I am feeling pretty good about going back up but I can spouts of Homesickness (even tho I am at Home), I was wondering if you guys had any tips and tricks I can use for helping with homesickness.
So there's this guy I hung out and cuddled with at a convention I attended last weekend. About a week before hand he noticed I had left a few groups due to frustrationnand asked if I was ok. So first night we went back to my hotel room and snuggled in bed and did all kinds of things like call me little foxy Pat pat pat and all kinds of daddyfur types of stuff. Needless to say it made me feel much better and certainely helped with my anxiety and stress. I had asked if he was single and if he wanted to be my "snepdad" and I said maybe I might think about it. So for now it's at that point and Ive thought about planning a trip to his city on a long 4th of July weekend and get to know him better and maybe advance further. Does anyone have tips for this kind of thing? He said he's open for a relationship in the future but I don't want to push too hard and have it fall apart. People like him are incredibly hard to come by.
Sorry I think most of this thread specialises in human relationships.

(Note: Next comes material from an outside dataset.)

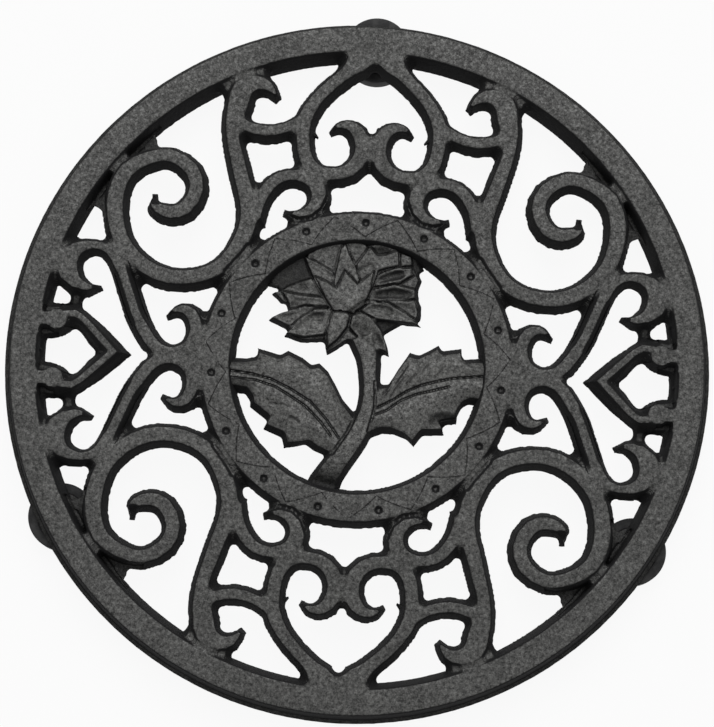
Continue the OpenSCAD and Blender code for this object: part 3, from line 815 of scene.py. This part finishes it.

Jokes aside, I mean, seems like he might be wanting a more casual relationship? I'm not really into furry lingo, so "call me little foxy Pat pat pat and all kinds of daddyfur types of stuff" and "snepdad" have somewhat unclear implications to me, but "maybe I'll think about it" is obviously fairly non-committal, and I suppose you live quite far from each other, considering you're planning to go in July. With that said, seems like you sprung the question (assuming "snepdad" implies a relationship) pretty early, so really not anything weird in being non-committal. He also sounds nice, seeing as how he was looking out for you.
But have you guys agreed that you should go July, and what were the implications? If you wanna get in a relationship, I suppose you should really try to meet up with him sooner rather than later, and try to get to know him better. You should also really consider the long-term prospects, as LDRs are not real options to most people.